Brief teachers beget better learners.
We live in an attention economy, not simply an information age. If you can’t be clear and concise, nobody will listen. It’s too hard — they just tune you out.
Living and learning in this environment is brutal, especially in a fast-paced global market filled with constant change, uncertainty and risk. It’s not enough to extract and share valuable knowledge. People already feel overwhelmed by the information associated with their day-to-day pursuits. Add in their professional lives and it’s not unlike drinking from a fire hose.
A few months ago, I was at a certification workshop, and the instructor was an expert in business strategy. There were a few dozen participants, and we had two days to cover the course material. After the first few hours, most of the participants were begging for a break to check their phones and start chatting with their peers.
The flaw in the design was that the expert was holding court and lecturing a captive audience. But these are the harsh realities we face today:
- Attention spans have dropped from 12 seconds to eight in the past five years.
- Smartphones are everywhere and get checked on average 150 times a day.
- Emails bombard professionals at a rate of 300 a day, with 43 percent of people admitting they ignore them if they’re too long or complex.
- Professionals are interrupted six to seven times an hour, with only 40 percent resuming their previous task.
- Nearly a third of co-workers admit they tune others out in less than 30 seconds if they don’t have a point.
Brevity is an essential skill to be a successful professional in an attention economy, yet few are armed to adapt to the new “less is more” reality. Corporate learning has changed fundamentally under this weight. Learning leaders need tools to adapt, such as storytelling, and they should simplify complexity and package information into small, bite-size packages.
There are five specific steps leaders can take to teach by saying less:
- Take time to prepare. As a famous quote says, “If I had more time, I would have written a shorter letter.” It takes extra time to be succinct. So invest more time on the front end to save others on the tail end who may be suffering from information overload.
- Speak in headlines. Always have a point and serve it up from the beginning like a good journalist. Don’t bury the conclusion at the end; lead with the most important idea from the outset. That catches people’s attention before they can tune out, and holds it longer because they know the point of your idea.
- Embrace visual outlines. A picture is worth a thousand words, and visual outlines or mind maps are powerful, simple ways to draw out hierarchy and define the relationship of ideas. Simply grab a blank piece of paper and sketch an easy-to-follow map to guide and organize people through territory that may otherwise be cluttered, complicated and confusing.
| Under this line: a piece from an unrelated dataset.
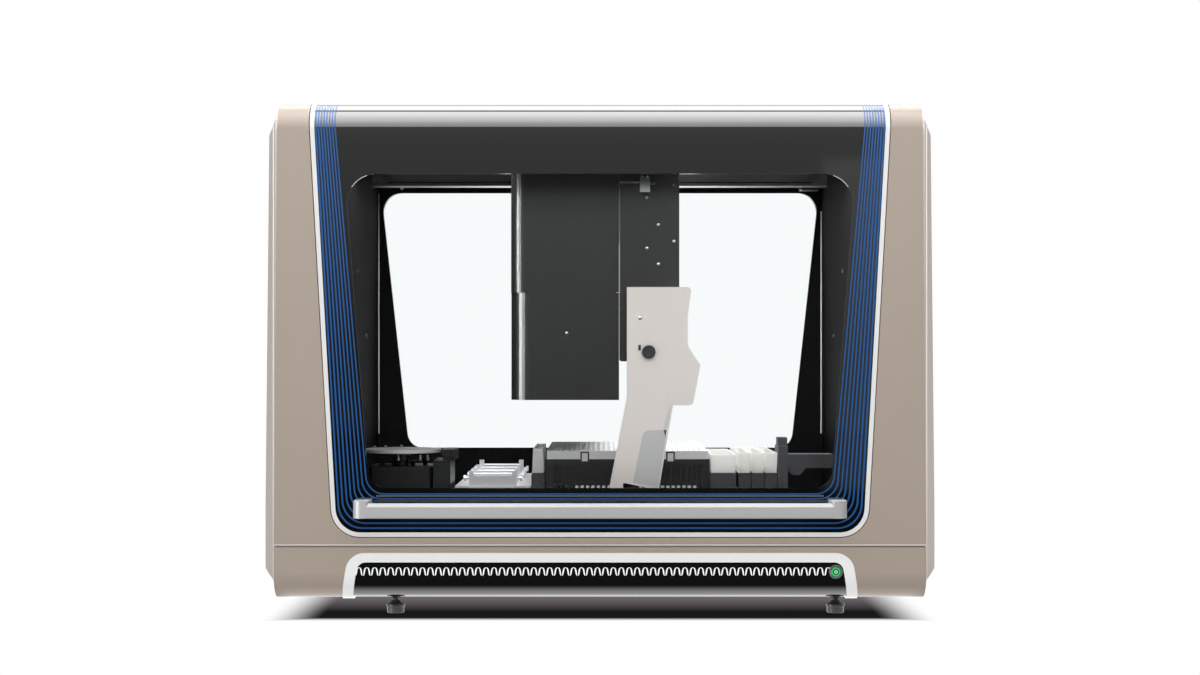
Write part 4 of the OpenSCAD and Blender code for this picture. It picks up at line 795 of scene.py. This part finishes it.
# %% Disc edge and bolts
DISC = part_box("turntable_disc")
disc_x, disc_y = ((DISC[0][axis] + DISC[1][axis]) / 2 for axis in (0, 1))
RIM = [(0.0630, 0.2500), (0.0630, 0.25415), (0.0641, 0.2541), (0.0641, 0.2486), (0.0630, 0.2486)]
# a thin light ring: painted highlight along the disc's top edge
disc_rim = turned(RIM, 64, capped=False)
bmesh.ops.translate(disc_rim, verts=disc_rim.verts, vec=(disc_x, disc_y, 0))
piece("disc_rim", disc_rim, None, rim_highlight, "turntable")
pattern("stand_bolts", [(x, -0.157, 0.237) for x in (-0.3406, -0.3035, -0.2909)],
        turned([(0.0032, 0), (0.0032, 0.005), (0.0022, 0.0055), (0.0022, 0.009)], 12), (0, 0, 0), steel,
        "housing")
print("disc's middle", round(disc_x, 4), round(disc_y, 4))

# %% [markdown]
# ## The floor
# The robot stands on white paper with a dark, even shadow below its body. Lamps alone would smear that
# shadow, so the floor's own tone paints it: dark between the edges named here, white beyond. Reflections are
# told apart from the camera's view by the light path, and see a painted bright band along the front only, so
# the black panels keep their depth.

# %% Floor
SOFT = {"interpolation_type": "SMOOTHSTEP"}
SHADOW_SIDES = (0.439, 0.533)               # |x| where the shadow starts to fade, and where it ends
SHADOW_FRONT = (LOW.y + 0.038, LOW.y - 0.002)
SHADOW_REAR = (0.33, 0.42)
SHADOW_DEPTH = (LOW.y + 0.11, LOW.y + 0.29)  # the shadow turns from dark to grey between these
# painted glow on the floor, seen only in reflections
GLOW_FRONT = (LOW.y + 0.014, LOW.y + 0.060)  # the mirrored floor brightens between these
GLOW_SIDES = (0.50, 0.53)
FLOOR_BOUNCE = 0.7


def painted_floor_shadow(tree, split, sideways):
    """What the camera sees: a painted shadow in dark tones inside its edges, white paper outside."""
    beside = shade(tree, "ShaderNodeMapRange", SOFT, Value=sideways, From_Min=SHADOW_SIDES[0],
                   From_Max=SHADOW_SIDES[1])
    before = shade(tree, "ShaderNodeMapRange", SOFT, Value=split.outputs["Y"], From_Min=SHADOW_FRONT[0],
                   From_Max=SHADOW_FRONT[1])
    behind = shade(tree, "ShaderNodeMapRange", Value=split.outputs["Y"], From_Min=SHADOW_REAR[0],
                   From_Max=SHADOW_REAR[1])
    most = shade(tree, "ShaderNodeMath", {"operation": "MAXIMUM"}, i0=beside.outputs["Result"],
                 i1=before.outputs["Result"])
    clear = shade(tree, "ShaderNodeMath", {"operation": "MAXIMUM"}, i0=most.outputs["Value"],
                  i1=behind.outputs["Result"])
    depth = shade(tree, "ShaderNodeMapRange", Value=split.outputs["Y"], From_Min=SHADOW_DEPTH[0],
                  From_Max=SHADOW_DEPTH[1])
    tone = shade(tree, "ShaderNodeMixRGB", Fac=depth.outputs["Result"], Color1=colour("#1b181b"),
                 Color2=colour("#706a6e"))
    shadow = shade(tree, "ShaderNodeEmission", Color=tone.outputs["Color"], Strength=1.0)
    paper = shade(tree, "ShaderNodeEmission", Color=(1, 1, 1, 1), Strength=1.0)
    mixed = shade(tree, "ShaderNodeMixShader", Fac=clear.outputs["Value"], i1=shadow.outputs["Emission"],
                  i2=paper.outputs["Emission"])
    return mixed.outputs["Shader"]


def painted_floor_glow(tree, split, sideways):
    """What reflections see: a painted glow on the floor, bright under the front of the body and dark towards
    the viewer and the sides.
    """
    near = shade(tree, "ShaderNodeMapRange", SOFT, Value=split.outputs["Y"], From_Min=GLOW_FRONT[0],
                 From_Max=GLOW_FRONT[1], To_Min=0.03, To_Max=1.9)
    under = shade(tree, "ShaderNodeMapRange", Value=sideways, From_Min=GLOW_SIDES[0], From_Max=GLOW_SIDES[1],
                  To_Min=1.0, To_Max=0.06)
    lit = shade(tree, "ShaderNodeMath", {"operation": "MULTIPLY"}, i0=near.outputs["Result"],
                i1=under.outputs["Result"])
    seen = shade(tree, "ShaderNodeEmission", Color=(1, 1, 1, 1), Strength=lit.outputs["Value"])
    return seen.outputs["Emission"]


def studio_floor():
    """A white floor with a painted dark, even shadow below the body and none beyond it."""
    bpy.ops.mesh.primitive_plane_add(size=16, location=(0, 0, -0.0002))
    made = bpy.context.object
    made.name = "studio_floor"
    mat, tree, out = blank("white_paper_floor")
    split = shade(tree, "ShaderNodeSeparateXYZ", Vector=object_place(tree))
    aside = shade(tree, "ShaderNodeMath", {"operation": "ABSOLUTE"}, i0=split.outputs["X"])
    sideways = aside.outputs["Value"]
    path = shade(tree, "ShaderNodeLightPath")
    bounce = shade(tree, "ShaderNodeEmission", Color=(1, 1, 1, 1), Strength=FLOOR_BOUNCE)
    dull = shade(tree, "ShaderNodeMixShader", Fac=path.outputs["Is Diffuse Ray"],
                 i1=painted_floor_shadow(tree, split, sideways), i2=bounce.outputs["Emission"])
    last = shade(tree, "ShaderNodeMixShader", Fac=path.outputs["Is Glossy Ray"], i1=dull.outputs["Shader"],
                 i2=painted_floor_glow(tree, split, sideways))
    tree.links.new(last.outputs["Shader"], out.inputs["Surface"])
    made.data.materials.append(mat)
    made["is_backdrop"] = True


studio_floor()
print("shadow fades out at x", SHADOW_SIDES[1])

# %% [markdown]
# ## The world
# The camera sees plain white behind the robot. A gloss panel needs something to mirror, so
# reflections see a ramp instead, from a dark front horizon over a bright top to a dark rear. Drawing
# that with lamps would take a dozen softboxes. The sky dims towards the sides, so that the side
# covers and the chamber's walls stay quiet.

# %% World
SKY = 9.5                                   # brightness of the sky's brightest part in reflections
SKY_SIDES, SKY_SIDE_SHARE = (0.35, 0.8), 0.08
# (share of the half turn from the front horizon over the top, brightness as a share of SKY)
SKY_STEPS = [(0.0, 0.010), (0.02, 0.030), (0.041, 0.045), (0.06, 0.17), (0.11, 0.39), (0.21, 0.68),
             (0.375, 1.0), (0.47, 1.0), (0.495, 0.08), (0.52, 0.08), (0.55, 1.0), (0.70, 0.6),
             (0.85, 0.10), (0.93, 0.02), (1.0, 0.012)]


def sky_ramp(tree, split):
    """The sky's brightness by height, as a colour ramp from the front horizon to the rear one."""
    ahead = shade(tree, "ShaderNodeMath", {"operation": "MULTIPLY"}, i0=split.outputs["Y"], i1=-1.0)
    angle = shade(tree, "ShaderNodeMath", {"operation": "ARCTAN2"}, i0=split.outputs["Z"],
                  i1=ahead.outputs["Value"])
    turn = shade(tree, "ShaderNodeMapRange", Value=angle.outputs["Value"], From_Min=0.0, From_Max=math.pi,
                 To_Min=0.0, To_Max=1.0)
    ramp = shade(tree, "ShaderNodeValToRGB", Fac=turn.outputs["Result"])
    for k, (at, value) in enumerate(SKY_STEPS):
        stop = ramp.color_ramp.elements[k] if k < 2 else ramp.color_ramp.elements.new(at)
        stop.position = at
        stop.color = (value, value, value, 1)
    return ramp.outputs["Color"]


def studio_world():
    """White behind the robot; for reflections, dark in front and bright overhead."""
    world = bpy.data.worlds.new("studio")
    bpy.context.scene.world = world
    world.use_nodes = True
    tree = world.node_tree
    tree.nodes.clear()
    out = tree.nodes.new("ShaderNodeOutputWorld")
    path = shade(tree, "ShaderNodeLightPath")
    way = shade(tree, "ShaderNodeTexCoord").outputs["Generated"]
    split = shade(tree, "ShaderNodeSeparateXYZ", Vector=way)
    aside = shade(tree, "ShaderNodeMath", {"operation": "ABSOLUTE"}, i0=split.outputs["X"])
    hold = shade(tree, "ShaderNodeMapRange", Value=aside.outputs["Value"], From_Min=SKY_SIDES[0],
                 From_Max=SKY_SIDES[1], To_Min=SKY, To_Max=SKY * SKY_SIDE_SHARE)
    seen = shade(tree, "ShaderNodeBackground", Color=sky_ramp(tree, split), Strength=hold.outputs["Result"])
    fill = shade(tree, "ShaderNodeBackground", Color=(1.0, 0.99, 0.98, 1), Strength=0.55)
    white = shade(tree, "ShaderNodeBackground", Color=(1, 1, 1, 1), Strength=1.0)
    first = shade(tree, "ShaderNodeMixShader", Fac=path.outputs["Is Glossy Ray"],
                  i1=fill.outputs["Background"], i2=seen.outputs["Background"])
    direct = shade(tree, "ShaderNodeMath", {"operation": "MAXIMUM"}, i0=path.outputs["Is Camera Ray"],
                   i1=path.outputs["Is Transmission Ray"])
    last = shade(tree, "ShaderNodeMixShader", Fac=direct.outputs["Value"], i1=first.outputs["Shader"],
                 i2=white.outputs["Background"])
    tree.links.new(last.outputs["Shader"], out.inputs["Surface"])


studio_world()
print(len(SKY_STEPS), "steps in the sky")


# %% [markdown]
# ## Lamps
# Two large softboxes light the front without a hard shadow. A tall strip at the left and a weak one
# at the right are there to be mirrored: they draw the bright streaks on bent covers and give no
# diffuse light. Two small lamps under the chamber's roof light the deck, which the cabinet would
# otherwise keep dark.

# %% Lamps
def softbox(name, place, aim, size, power, mirrored=False):
    """An area light; reflections show it only where it is meant to draw a highlight."""
    light = bpy.data.lights.new(name, "AREA")
    light.shape, light.size, light.size_y, light.energy = "RECTANGLE", size[0], size[1], power
    made = bpy.data.objects.new(name, light)
    made.location = place
    made.rotation_euler = (Vector(aim) - Vector(place)).to_track_quat("-Z", "Y").to_euler()
    made.visible_glossy = mirrored
    bpy.context.collection.objects.link(made)
    return made


softbox("overhead", (0, -0.6, 2.6), (0, 0, 0.3), (2.6, 1.8), 25)
softbox("front_key", (0.1, -3.0, 1.9), (0, 0, 0.5), (2.4, 1.2), 26)
for name, place, size, power in (("left_strip", (-2.39, -1.56, 0.7), (0.7, 1.7), 200),
                                 ("right_sheen", (0.95, -3.2, 0.45), (0.5, 1.2), 0.5)):
    softbox(name, place, (0, 0, 0.5), size, power, mirrored=True).visible_diffuse = False
for name, x, size, power in (("lamp_right", 0.22, (0.36, 0.36), 7.5),
                             ("lamp_left", -0.28, (0.22, 0.36), 3.5)):
    lamp = softbox(name, (x, -0.08, 0.735), (x * 0.9, -0.1, 0.0), size, power)
    lamp.visible_camera = lamp.visible_transmission = False
print(len(bpy.data.lights), "lamps")

# %% [markdown]
# ## Camera
# A long lens from straight in front keeps the upright lines upright. The lens is shifted rather
# than tilted, as with a view camera, so that the body sits a little low without leaning.

# %% Camera
camera = bpy.data.objects.new("camera", bpy.data.cameras.new("camera"))
camera.location = (0, -3.207, 0.403)
camera.rotation_euler = (math.pi / 2, 0, 0)
camera.data.lens, camera.data.sensor_width = 54.2, 36
camera.data.shift_y = 0.0204
bpy.context.collection.objects.link(camera)
bpy.context.scene.camera = camera
bpy.context.scene.view_settings.view_transform = "Standard"
print("camera at", tuple(round(v, 3) for v in camera.location))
- Know your audience’s needs. Give people the right amount of detail. Determine the right balance of information to avoid starving or overfeeding them. What tires people out is having to hunt for more information when the explanation is too concise or exerting extra energy deleting or ignoring what’s superfluous.
- Listen more, talk less. People love conversations and abhor monologues. Leaders that are brief invite questions and start discussions. And when they’ve hit the point, they stop talking. Successful professionals know when they have filled the glass — there’s no need for it to overflow.
If people fail to be brief, there are immediate consequences: wasted time, longer meetings, deleted emails, delayed decisions, lost job opportunities, stalled presentations and confused stakeholders. Brevity is a non-negotiable standard for professionals and an essential skill today. It requires constant awareness, discipline and decisiveness — this will propel them forward as leaders in an attention economy.